You can see that in the article under discussion. You don't have to change the source code, which is to say, the serialized representation of code on the disk, to get this new feature. You just have to change the deserializer, in this case, to use tree sitter to parse instead of deserializing into "an array of lines which are themselves just strings except maybe we ignore whitespace for some purposes".

Once you see the source code as already being an AST, it is easy to see that there are multiple ways you could store it that could conceivably be optimized for other uses... but nothing you do to the serialization format is going to change what is possible at all, only adjust the speed at which it can be done. There is no "more AST-ish" representation that will make this tree sitter code any easier to write. What is on the disk is already maximally "AST-ish" as it is today. There isn't any "AST-ish"-ness being left on the table. The problem was always the consumers, not the representation.
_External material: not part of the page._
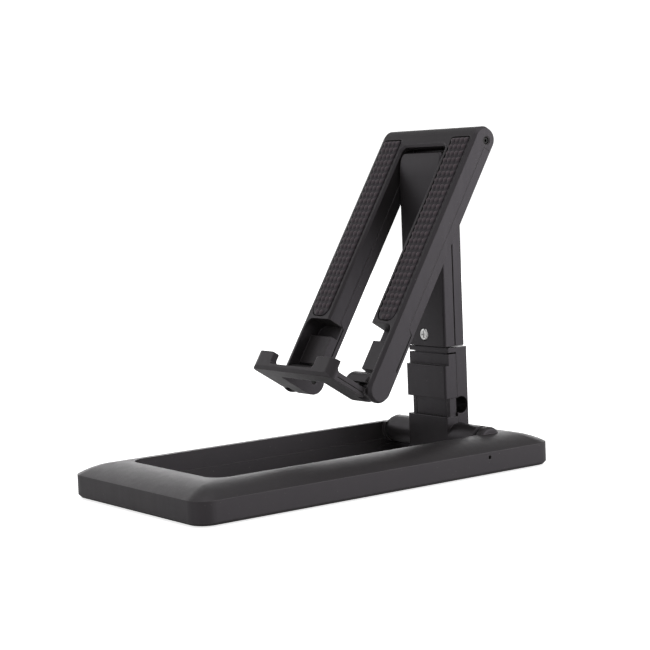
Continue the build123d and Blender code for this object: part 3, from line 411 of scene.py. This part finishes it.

And as far as I can tell, it isn't generally the raw deserialization speed nowadays that is the problem with source code. Optimizing the format for any other purpose would break the simple ability to read it is as source code, which is valuable in its own right. But then, nothing stops you from representing source code in some other way right now if you want... but that doesn't open up possibilities that were previously impossible, it just tweak how quickly some things will run.

handfuloflight 14 hours ago | parent | prev [-]

Well, I'll be diving in. Thank you for sharing. Same for Weave.

rs545837 14 hours ago | parent [-]

Awesome, let me know how it goes. Happy to help if you hit any rough edges.